Not one of the positives that people attached to Barack Obama in 2008 is alive today, or survives. We know that he is a divider, not a uniter. We know that the wars are not over. We know that he’s incompetent in foreign policy, vis-a-vis Benghazi and the Arab Spring. We know that jobs are worse, poverty is up, the number of Americans on food stamps is up, and home prices dipped in September. The Obama economy continues. “Home prices slipped in September after gaining for six months in a row as values are way down by cheaper distressed sales.” There isn’t any good economic news. There isn’t one thing that Obama has done that’s improved. Everything he’s done, everything he’s touched, has gotten worse.


Now, you compare that to 2008, and, remember, you got a lot of votes, Obama got a lot of votes because he was the blank slate, ’cause anybody could make him out to be whatever they wanted. Now he’s a known quantity, not nearly as glittering, not nearly as shining, and so the votes that he’s going to get today are perfunctory. They’re votes of loyalty. They’re votes, primarily Democrats, that are gonna be loyal, but there’s no enthusiasm. There’s no energy. Obama’s crowds, I mean, even with Bruce Springsteen and Jay-Z, he filled only half an arena last night in Iowa.

Meanwhile, Romney, at 11:15 in New Hampshire, has sold out of a huge venue. Now to be fair, he had Kid Rock with him. All of these fundamentals, all the externals, don’t jibe with what we’re hearing in the polls. That’s what’s so confounding about this. That’s what has people so confused. The externals — the things that you can see, the things you can feel, the things you can touch, the things that you can sense — don’t jibe with the polling data.

The polling data carries a lot of weight in people’s minds. People are afraid to go against it. People are afraid to say, “Eh, the polls are wrong.” But I’m just gonna tell you that if the GOP turns out today like they did in 2010, it’s over. It’s no more complicated than that, and that’s why 2010 matters.

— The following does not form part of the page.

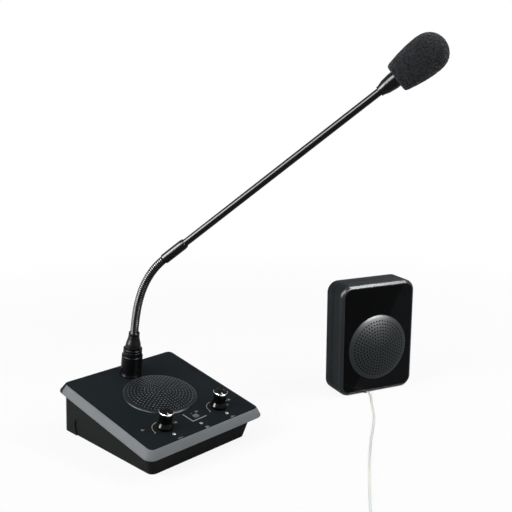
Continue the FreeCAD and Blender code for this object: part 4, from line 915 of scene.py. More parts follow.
@dataclass(frozen=True)
class Word:
    """A short printed word: its signs, the place of its middle, its height, stroke width and ink."""

    text: str
    at: Flat
    high: float
    stroke: float
    ink: Ink


OVAL = np.linspace(0, FULL_TURN, 17)
SIGNS: dict[str, Array] = {
    "0": np.column_stack([0.3 * np.cos(OVAL), 0.5 * np.sin(OVAL)]),
    "1": np.array([(-0.18, 0.3), (0.0, 0.5), (0.0, -0.5)]),
    "2": np.array([(-0.28, 0.22), (-0.16, 0.46), (0.12, 0.48), (0.28, 0.26), (0.2, 0.02), (-0.28, -0.5),
                   (0.3, -0.5)]),
    "N": np.array([(-0.28, -0.5), (-0.28, 0.5), (0.28, -0.5), (0.28, 0.5)]),
    "-": np.array([(-0.35, 0.0), (0.35, 0.0)]),
}


@dataclass
class PanelPrint:
    """Screen print on the plate, in strokes: a bracket by the key, volume arcs, numerals, lamp marks."""

    lift: float = 0.03
    spacing: float = 0.85         # from sign to sign, in sign heights
    bracket: tuple[tuple[Flat, Flat], ...] = (
        ((-4.6, -37.8), (-3.9, -51.7)), ((-4.3, -51.7), (13.2, -51.1)))
    bracket_stroke: float = 0.9
    arc: float = 11.5
    arc_span: Flat = (92, 188)    # degrees
    arc_foot: Flat = (1.9, -1.6)  # length, and height from the knob's row
    arc_stroke: float = 0.45
    key_words: tuple[Word, ...] = (
        Word("-", (3.2, -40.7), 1.4, 0.7, Ink.GREY), Word("0N", (9.6, -40.6), 1.9, 0.35, Ink.GREY))
    words: tuple[Word, ...] = (
        Word("0-", (-51.0, -38.0), 2.2, 0.4, Ink.CREAM), Word("10", (-19.2, -44.5), 2.2, 0.4, Ink.CREAM),
        Word("-10", (49.5, -41.4), 2.2, 0.4, Ink.CREAM), Word("0", (43.4, -47.5), 2.2, 0.4, Ink.CREAM),
        Word("-1-", (-31.0, -66.0), 2.3, 0.42, Ink.CREAM), Word("0N", (1.0, -66.0), 2.3, 0.42, Ink.CREAM),
        Word("-2-", (33.0, -66.0), 2.3, 0.42, Ink.CREAM))

    def ribbon(self, shell: Shell, line: Array, width: float, ink: Ink) -> None:
        """A stroke as a flat ribbon: each point is moved to both sides by half the width along the normal.

        Args:
            shell: Where the stroke goes.
            line: Points of shape (n, 2) on the plate.
            width: The stroke's width.
            ink: Its ink.
        """
        way = unit(np.gradient(line, axis=0))
        aside = 0.5 * width * np.column_stack([-way[:, 1], way[:, 0]])
        rows = np.stack([line + aside, line - aside], 1)
        grid = np.concatenate([rows, np.full((*rows.shape[:2], 1), self.lift)], -1)
        shell.add(PANEL.at(grid), [quads(len(line), 2, wrap=False)], ink.value)

    def write(self, shell: Shell, word: Word) -> None:
        """A word about its place: a round sign as one stroke, any other as one for each straight run."""
        for index, sign in enumerate(word.text):
            shift = (index - 0.5 * (len(word.text) - 1)) * self.spacing * word.high
            points = SIGNS[sign] * word.high + np.array([word.at[0] + shift, word.at[1]])
            runs = [points] if sign == "0" else np.stack([points[:-1], points[1:]], 1)
            for run in runs:
                self.ribbon(shell, run, word.stroke, word.ink)

    def build(self) -> None:
        """Draws every stroke into one piece."""
        shell = Shell()
        for ends in self.bracket:
            self.ribbon(shell, np.array(ends), self.bracket_stroke, Ink.GREY)
        for word in self.key_words:
            self.write(shell, word)
        long, low = self.arc_foot
        for x in (-KNOB_SPREAD, KNOB_SPREAD):
            turn = np.radians(np.linspace(*self.arc_span, 25))
            line = np.column_stack([x + self.arc * np.cos(turn), KNOB_ROW + self.arc * np.sin(turn)])
            self.ribbon(shell, line, self.arc_stroke, Ink.CREAM)
            foot = np.array([[x - self.arc, KNOB_ROW + low], [x - self.arc - long, KNOB_ROW + low]])
            self.ribbon(shell, foot, self.arc_stroke, Ink.CREAM)
        for word in self.words:
            self.write(shell, word)
        piece = shell.build("panel_print", [PRINT_GREY, PRINT_CREAM], "base", mend=False)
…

And is there anything that happened between 2010 and today to make the GOP less enthusiastic? What would it be?

Somebody tell me: What has happened between 2010 and today to make the Tea Party, for example, less enthusiastic? My take on it is the Tea Party’s bigger. The Tea Party is transformed now. They’re not just a bunch of malcontents at town halls. They now are deep-rooted, grassroots organizations that have gigantic get-out-the-vote operations. They’re much different. They have evolved and they’ve grown.

What has happened between 2010 and today to lessen Republican enthusiasm? By the same token, what’s happened between 2010 and today to jack up or ramp up Democrat enthusiasm?